Two press nights were offered for “A Recipe for Disaster” and I chose the second due to a conflict. When we showed up and were handed a flyer containing the menu for The Contumacious Pig, the fictional restaurant now occupying the lower-level private dining area at Petterino’s in the Loop, I saw the words “Influencer Night” and groaned internally, regretting that I’d missed what must have been the legitimate “press night.” Turns out I was wrong; the influencer night is the setting of the show and clearly Rick Bayless and Co. have even less respect for this new media species than I do.
Bayless has earned his celebrity in the foodie world with great restaurants, most notably Frontera and Topolobampo (open since 1987 and 1989, respectively), gourmet grocery brands and one of the best cooking shows ever on television, “Mexico: One Plate at a Time.” He’s increasingly a player in Chicago theater as well, with a foundation dedicated to funding the art form, and now this, his second foray (after “Cascabel” at Lookingglass) into the creative side, this time writing but not acting.
“A Recipe for Disaster”draws upon Bayless’ decades of culinary experience to turn the theater of fine dining into theater itself. In this classic farce, ably steered by director David H. Bell, the requisite doors are formed by the entrances to the bathroom, the kitchen, the dining room, the cooler. The buzzy restaurant, known for its signature dish of roast suckling pig, has a night where everything that could go wrong does, from an AWOL head chef to an unexpected health inspector to a bit of competitive espionage and sabotage. Not to mention the sous chef who accidentally takes the wrong drugs, the pig that arrives without a USDA stamp of approval, and the influencer stealing serveware. The audience, meanwhile, is seated throughout the restaurant and occasionally interacts with actors in their roles.
It’s a lot to pack into a ninety-minute or so show without an intermission and it mostly succeeds, with a cast that feels “real” in their roles—no doubt a few of them have worked in hospitality at some point, as so many actors do. The pace is brisk, almost frantic, with sometimes as many as three conversations going on around the restaurant, creating overlapping dialogue that really worked. After all, in a real restaurant, we have to make eavesdropping choices, too, and the plot here is never confused by this technique.

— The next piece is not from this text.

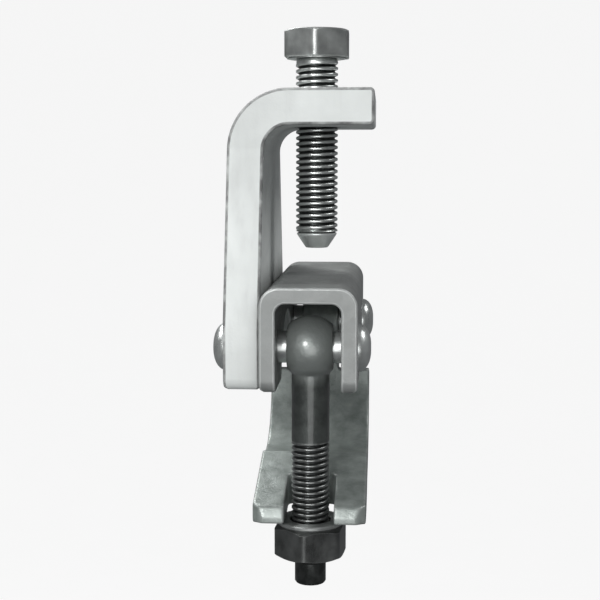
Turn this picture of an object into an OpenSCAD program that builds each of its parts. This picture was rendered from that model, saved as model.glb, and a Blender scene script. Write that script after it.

Though realism has no place in farce, the over-the-top characterizations of influencers and loudly righteous vegans can be a bit much, like an oversalted dish, and the health inspector seems especially incompetent. However, the restaurant employees, from chef to bus boy, are treated with affection by the show, even when they’re at their bumbling worst. It’s easy to see where Bayless’ loyalties—and his contempt—lie.
And the food and drink? Excellent, if not Frontera great, except in one intentional (and ingenious) case of bad soup. While the “bread” in the Bayless name might draw you in like it did me, it’s the “circus” that will make your night.
At Windy City Playhouse at Petterino’s, 150 North Dearborn. Open run.